In the playground at his school in Crieff, Ewan tried to be all things to all people. Because, he confessed, "Of an incredible desire to be loved and wanted - which is also a lot to do with acting - 'Please like me! Oh f*cking please, everybody like me!"

"No f*ckin' worries there, darlin'!" - Ewan's response to a reporter when she asked him if the cold conditions in Luxembourg caused a shrinkage problem.

"A f*ckin' nightmare!" - on Ewan's audition.

"I think the film's (Emma) alright. But I was so crap. I was terrible in it. I didn't believe a word I said. I just thought, 'Shut the f*ck up, Frank!'" - Ewan, on his portrayal of Frank Churchill in the film, Emma

"So much of Hollywood is just bullsh*t." - Ewan, on how he hates Hollywood and high budget films.

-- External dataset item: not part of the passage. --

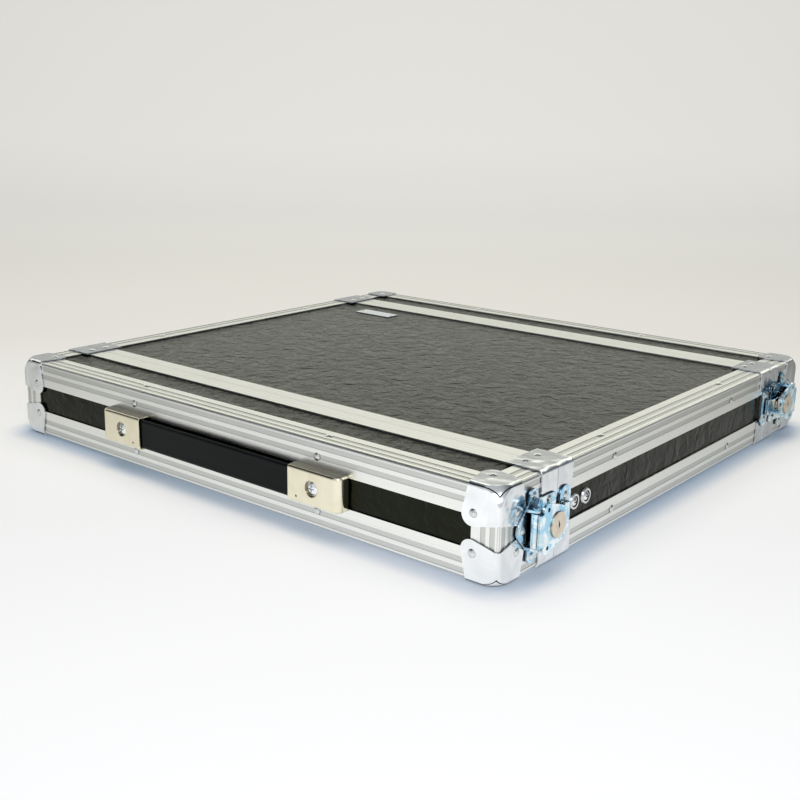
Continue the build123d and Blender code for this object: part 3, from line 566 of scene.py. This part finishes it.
def zincPlate():
    look = {
        "blue": (0.38, 0.66, 0.86),
        "pale": (0.88, 0.95, 0.98),
        "clouds": 130.0,
        "cloudSpan": (0.44, 0.60),
        "cloud": (0.0008, 0.6),
        "straw": (0.86, 0.86, 0.78),
        "drift": 45.0,
        "strawSpan": (0.60, 0.74, 0.0, 0.6),
        "shade": (0.02, 0.06, 0.11),
        "reach": 0.004,
        "clearSpan": (0.45, 0.95),
        "scratches": 1600.0,
        "scratch": (0.00002, 0.4),
        "edge": 0.0005,
        "roughness": (0.10, 0.20),
    }
    material, tree, shader = newMaterial("zincPlate", {"Metallic": 1.0})
    place = objectPlace(tree)
    clouds = noiseValue(tree, place, look["clouds"], distortion=0.8)
    drift = noiseValue(tree, place, look["drift"], detail=2.0)
    scratches = noiseValue(tree, place, look["scratches"], detail=2.0)
    tone = toned(tree, clouds, look["cloudSpan"], look["blue"], look["pale"])
    tone = mixColor(tree, remap(tree, drift, *look["strawSpan"]), tone, rgba(look["straw"]))
    rough = remap(tree, clouds, *noiseSpan, *look["roughness"])
    soft = bumped(tree, clouds, look["cloud"], softEdges(tree, look["edge"]))
    normal = bumped(tree, scratches, look["scratch"], soft)
    # painted navy shade in crevices and under edges
    feed(tree, shader, Base_Color=shaded(tree, tone, look), Roughness=rough, Normal=normal)
    return material


def polishedNickel():
    look = {
        "base": (0.81, 0.76, 0.60),
        "deep": (0.75, 0.69, 0.53),
        "clouds": 60.0,
        "cloudSpan": (0.35, 0.65),
        "cloud": (0.0003, 0.35),
        "shade": (0.16, 0.14, 0.10),
        "reach": 0.003,
        "clearSpan": (0.35, 0.9),
        "smears": 500.0,
        "smearStretch": (1, 1, 0.2),
        "smearRoughness": (0.45, 0.8, 0.0, 0.05),
        "edge": 0.0012,
        "roughness": (0.07, 0.12),
    }
    material, tree, shader = newMaterial("polishedNickel", {"Metallic": 1.0})
    clouds = noiseValue(tree, objectPlace(tree), look["clouds"])
    smears = noiseValue(tree, stretched(tree, look["smearStretch"]), look["smears"])
    # painted shade in corners and under edges
    tone = shaded(tree, toned(tree, clouds, look["cloudSpan"], look["base"], look["deep"]), look)
    rough = math(tree, "ADD", remap(tree, clouds, *noiseSpan, *look["roughness"]),
                 remap(tree, smears, *look["smearRoughness"]))
    normal = bumped(tree, clouds, look["cloud"], softEdges(tree, look["edge"]))
    feed(tree, shader, Base_Color=tone, Roughness=rough, Normal=normal)
    return material


def washedBrass():
    look = {
        "base": (0.76, 0.68, 0.57),
        "deep": (0.66, 0.57, 0.46),
        "clouds": 150.0,
        "cloudSpan": (0.35, 0.65),
        "turned": 1400.0,
        "turning": (0.00003, 0.4),
        "roughness": (0.24, 0.36),
    }
    material, tree, shader = newMaterial("washedBrass", {"Metallic": 1.0})
    place = objectPlace(tree)
    clouds = noiseValue(tree, place, look["clouds"])
    turned = noiseValue(tree, place, look["turned"])
    tone = toned(tree, clouds, look["cloudSpan"], look["base"], look["deep"])
    rough = remap(tree, turned, *noiseSpan, *look["roughness"])
    feed(tree, shader, Base_Color=tone, Roughness=rough, Normal=bumped(tree, turned, look["turning"]))
    return material


def strapCover():
    look = {
        "base": (0.0022, 0.0036, 0.0042),
        "worn": (0.0050, 0.0070, 0.0078),
        "clouds": 40.0,
        "wornSpan": (0.4, 0.7),
        "grains": 1500.0,
        "grain": (0.00005, 0.35),
        "roughness": (0.30, 0.42),
    }
    material, tree, shader = newMaterial("strapCover", {"IOR": 1.5, "Specular IOR Level": 0.11})
    place = objectPlace(tree)
    grains = noiseValue(tree, place, look["grains"], detail=2.0)
    clouds = noiseValue(tree, place, look["clouds"])
    tone = toned(tree, clouds, look["wornSpan"], look["base"], look["worn"])
    rough = remap(tree, clouds, *noiseSpan, *look["roughness"])
    feed(tree, shader, Base_Color=tone, Roughness=rough, Normal=bumped(tree, grains, look["grain"]))
    return material


def blackPaint():
    look = {
        "base": (0.012, 0.012, 0.012),
        "light": (0.026, 0.026, 0.026),
        "clouds": 30.0,
        "grains": 1800.0,
        "grain": (0.00008, 0.5),
        "roughness": (0.38, 0.55),
    }
    material, tree, shader = newMaterial("blackPaint", {"IOR": 1.5, "Specular IOR Level": 0.4})
    place = objectPlace(tree)
    grains = noiseValue(tree, place, look["grains"], detail=2.0)
    tone = mixColor(tree, noiseValue(tree, place, look["clouds"]), rgba(look["base"]), rgba(look["light"]))
    rough = remap(tree, grains, *noiseSpan, *look["roughness"])
    feed(tree, shader, Base_Color=tone, Roughness=rough, Normal=bumped(tree, grains, look["grain"]))
    return material


def greyFoam():
    look = {
        "base": (0.030, 0.030, 0.032),
        "light": (0.065, 0.065, 0.068),
        "clouds": 25.0,
        "cells": 900.0,
        "cell": (0.0004, 0.6),
    }
    material, tree, shader = newMaterial("greyFoam", {"Roughness": 0.95, "Specular IOR Level": 0.1})
    place = objectPlace(tree)
    cells = addNode(tree, "TexVoronoi", {"Vector": place, "Scale": look["cells"]})
    clouds = noiseValue(tree, place, look["clouds"], detail=4.0)
    tone = mixColor(tree, clouds, rgba(look["base"]), rgba(look["light"]))
    feed(tree, shader, Base_Color=tone, Normal=bumped(tree, cells, look["cell"]))
    return material


finishes = {
    "laminate": blackLaminate(),
    "angles": aluminium("ribbedAluminiumAngles", "angles"),
    "rims": aluminium("ribbedAluminiumRims", "rims"),
    "plate": aluminium("brushedPlate", "plate"),
    "steel": brightSteel(),
    "rivet": rivetSteel(),
    "zinc": zincPlate(),
    "nickel": polishedNickel(),
    "brass": washedBrass(),
    "strap": strapCover(),
    "paint": blackPaint(),
    "foam": greyFoam(),
}
finishOfEnding = [
    ("_panels", "laminate"), ("_panel", "laminate"), ("edge_angles", "angles"), ("_rim", "rims"),
    ("name_plate", "plate"), ("braces", "steel"), ("corners", "steel"), ("rivets", "rivet"),
    ("rail_screws", "steel"), ("handle_screws", "steel"), ("cup_washers", "rivet"), ("handle_nuts", "zinc"),
    ("rack_rail_left", "paint"), ("rack_rail_right", "paint"), ("strikes", "zinc"), ("latch_bases", "zinc"),
    ("latch_pins", "zinc"), ("latch_lever", "zinc"), ("latch_claw", "zinc"), ("lock_cylinder", "brass"),
    ("key_plug", "brass"), ("handle_cap_left", "nickel"), ("handle_cap_right", "nickel"),
    ("strap_grip", "strap"), ("strap_ends", "strap"), ("foam", "foam"),
]
for name, node in nodes.items():
    finish = next(key for ending, key in finishOfEnding if name.endswith(ending))
    node.data.materials.clear()
    node.data.materials.append(finishes[finish])
print("finishes on")


def pieceFromMesh(name, mesh, finish):
    bmesh.ops.recalc_face_normals(mesh, faces=mesh.faces)
    data = bpy.data.meshes.new(name)
    mesh.to_mesh(data)
    mesh.free()
    for face in data.polygons:
        face.use_smooth = True
    data.materials.append(finishes[finish])
    piece = bpy.data.objects.new(name, data)
    bpy.context.collection.objects.link(piece)
    return piece


strap = {
    "slotName": "black_strap",
    "edgeRadius": 0.0019,
    "edgeSteps": 6,
    "steps": 60,            # rings from the middle to the cap
    "faceSteps": 12,
    "hollow": 0.00022,      # how far the face dips between its rolled edges
    "rim": 0.0030,          # width of each rolled edge
    "rimFlat": 0.6,         # share of that width where the dip hasn't begun
}


def strapSection(low, high):
    points = []
    middleY, middleZ = (low.y + high.y) / 2, (low.z + high.z) / 2
    halfY, halfZ = (high.y - low.y) / 2, (high.z - low.z) / 2
    radius = strap["edgeRadius"]
    corners = [(1, 1, 0), (-1, 1, 1), (-1, -1, 2), (1, -1, 3)]
    for signY, signZ, quarter in corners:
        for step in range(strap["edgeSteps"] + 1):
            angle = (quarter + step / strap["edgeSteps"]) * pi / 2
            points.append((signY * (halfY - radius) + radius * cos(angle),
                           signZ * (halfZ - radius) + radius * sin(angle)))
        if quarter in (1, 3):
            reach = halfZ - radius
            for step in range(1, strap["faceSteps"]):
                z = signZ * reach * (1 - 2 * step / strap["faceSteps"])
                share = (halfZ - abs(z)) / strap["rim"] - strap["rimFlat"]
                dip = strap["hollow"] * min(1.0, max(0.0, share))
                points.append((signY * (halfY - dip), z))
    return [(middleY + y, middleZ + z) for y, z in points]


def strapHalf(name, sign):
    low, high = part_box("handle_strap_grip")
    section = strapSection(low, high)
    mesh = bmesh.new()
    rings = []
    reach = high.x * sign
    for step in range(strap["steps"] + 1):
        x = reach * step / strap["steps"]
        rings.append([mesh.verts.new((x, y, z)) for y, z in section])
    for first, second in zip(rings, rings[1:]):
        for i in range(len(section)):
            j = (i + 1) % len(section)
            mesh.faces.new((first[i], first[j], second[j], second[i]))
    mesh.faces.new(rings[-1])
    half = pieceFromMesh(name, mesh, "strap")
    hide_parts("handle_strap_grip")
    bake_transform(half)


strapHalf("strapHalfRight", 1)
strapHalf("strapHalfLeft", -1)
print("strap made")

foam = {
    "slotName": "grey_foam",
    "cell": 0.006,
    "roll": 0.0016,         # how far the rim rounds off
    "swell": 0.0004,
    "swellsPerMetre": 40,
}


def foamSheet(name, node, body, inward):
    low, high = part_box(node)
    mesh = bmesh.new()
    stepsX = int((high.x - low.x) / foam["cell"])
    stepsZ = int((high.z - low.z) / foam["cell"] * 2)
    glued, front = (low.y, high.y) if inward > 0 else (high.y, low.y)
    grid = []
    for i in range(stepsX + 1):
        row = []
        for j in range(stepsZ + 1):
            x = low.x + (high.x - low.x) * i / stepsX
            z = low.z + (high.z - low.z) * j / stepsZ
            edge = min(x - low.x, high.x - x, z - low.z, high.z - z)
            drop = foam["roll"] * max(0.0, 1 - edge / foam["cell"]) ** 2
            wave = foam["swell"] * (noise.noise(Vector((x, z, inward)) * foam["swellsPerMetre"]) - 1)
            row.append(mesh.verts.new((x, front + inward * (wave - drop), z)))
        grid.append(row)
    for i in range(stepsX):
        for j in range(stepsZ):
            mesh.faces.new((grid[i][j], grid[i + 1][j], grid[i + 1][j + 1], grid[i][j + 1]))
    rim = [edge for edge in mesh.edges if edge.is_boundary]
    walls = bmesh.ops.extrude_edge_only(mesh, edges=rim)["geom"]
    foot = [item for item in walls if isinstance(item, bmesh.types.BMVert)]
    for vert in foot:
        vert.co.y = glued
    bmesh.ops.contextual_create(mesh, geom=[edge for edge in mesh.edges if edge.is_boundary])
    sheet = pieceFromMesh(name, mesh, "foam")
    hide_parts(node)
    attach(sheet, body)


foamSheet("frontFoam", "front_lid_foam", "front_lid", 1)
foamSheet("rearFoam", "rear_lid_foam", "rear_lid", -1)
print("foam made")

"Heroin is obviously not a good thing, as you can see from what happens to several characters in the film. But also, we're not saying these characters are evil b*st*rds, that only evil b*st*rds do drugs. I don't think this film will promote heroin use at all."

"Useless people are very stupid."

"I think it's f*cking great" - on how his role in The Pillow Book drew crowds to a Peter Greenaway film.

"I don't care enough about breaking into America to give a sh*t about it." - on not wanting to do big budget American films, even if it means popularity and higher pay.